Technical Aspects & Performance

  • Platforms: PlayStation 5, Xbox Series X/S, and PC through Steam, EA App, Epic Games Store. No versions for PS4/Xbox One. Dropping older hardware has allowed the developers to push visuals, performance, and destruction mechanics further.
  • No Ray Tracing (at launch): The game does not include ray tracing, per technical director comments; likely a trade-off to maintain stable performance. Strong open beta: The beta in August saw good reception, large numbers (over 500,000 concurrent players on Steam), and feedback-driven adjustments being promised for launch.

What Works Well

  • Multiplayer Feel & Nostalgia: The return to classic modes and class structure is praised by many fans. The mixture of infantry, vehicles, and large-scale battle feels much more like Battlefield 3/4 again.
  • Destruction & Maps: The tactically destructive environments add depth, and map variety helps maintain freshness across modes.
  • Movement & Combat Mechanics: “Drag and Revive”, weapon mounting, and more fluid movement are welcomed changes, giving more tactical options.

Weaknesses & Areas of Concern

  • Campaign Criticism: Early feedback suggests the single-player campaign, while welcome, may be shorter than desired, and its narrative writing and character depth are less impressive compared to the multiplayer polish. Some feel it plays things safer rather than pushing bold storytelling.
  • Lack of Major Innovation: While many features are refined returns or improvements, there’s talk in the community about a lack of “killer new” feature that Battlefield hasn’t seen before. Some suggest after the initial novelty, content or variety might feel less groundbreaking.
  • Limited Launch Map & Feature Depth: At launch, though the map count is reasonable, not all maps have stood out equally. And though Portal improvements are good, for custom / mod creators there may still be limitations (particularly console vs PC differences).

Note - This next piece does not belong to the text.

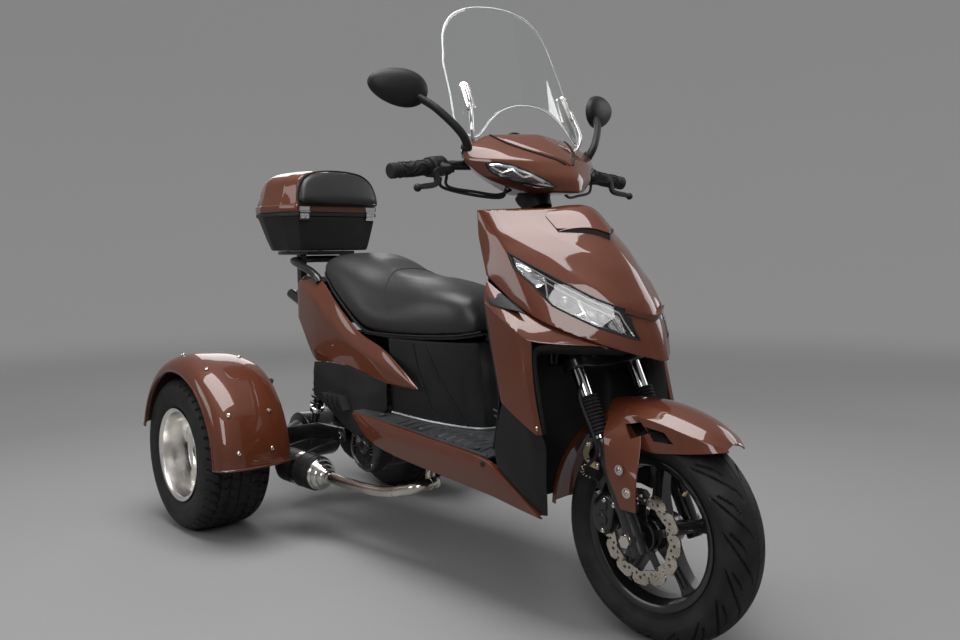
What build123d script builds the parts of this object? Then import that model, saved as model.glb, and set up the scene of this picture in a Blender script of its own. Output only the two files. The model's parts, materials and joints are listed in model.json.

Comparison With Past & With Competitors

  • Compared to Battlefield 2042, Battlefield 6 is seen as a course correction: restoring structure (classes), refining gameplay, listening to community feedback.
  • In the modern FPS landscape, Battlefield 6 enters a competitive field (e.g. Call of Duty, etc.). Its strengths lie in large-scale war, destructible environments, vehicle combat, which not all competitors match. Its weaknesses may be in narrative or content variety early on.

Final Verdict

Battlefield 6 is largely a successful return to form. It delivers many things that long-time fans have wanted — class system, destructible large maps, immersive multiplayer — while introducing useful modern refinements. It may not revolutionize the genre, but it firmly reasserts Battlefield as a strong competitor.

If you enjoy large scale multiplayer shooters with vehicles, tactical options, and destructible environments, Battlefield 6 is highly recommended. If you’re more into narrative single-player campaigns, tight map design with many modes, or want cutting-edge new features, there are small caveats to be aware of.

Score Estimate: ~ 8.5 / 10 — for its ambition, strong execution in core areas, but held back slightly by limited innovation and less compelling story depth.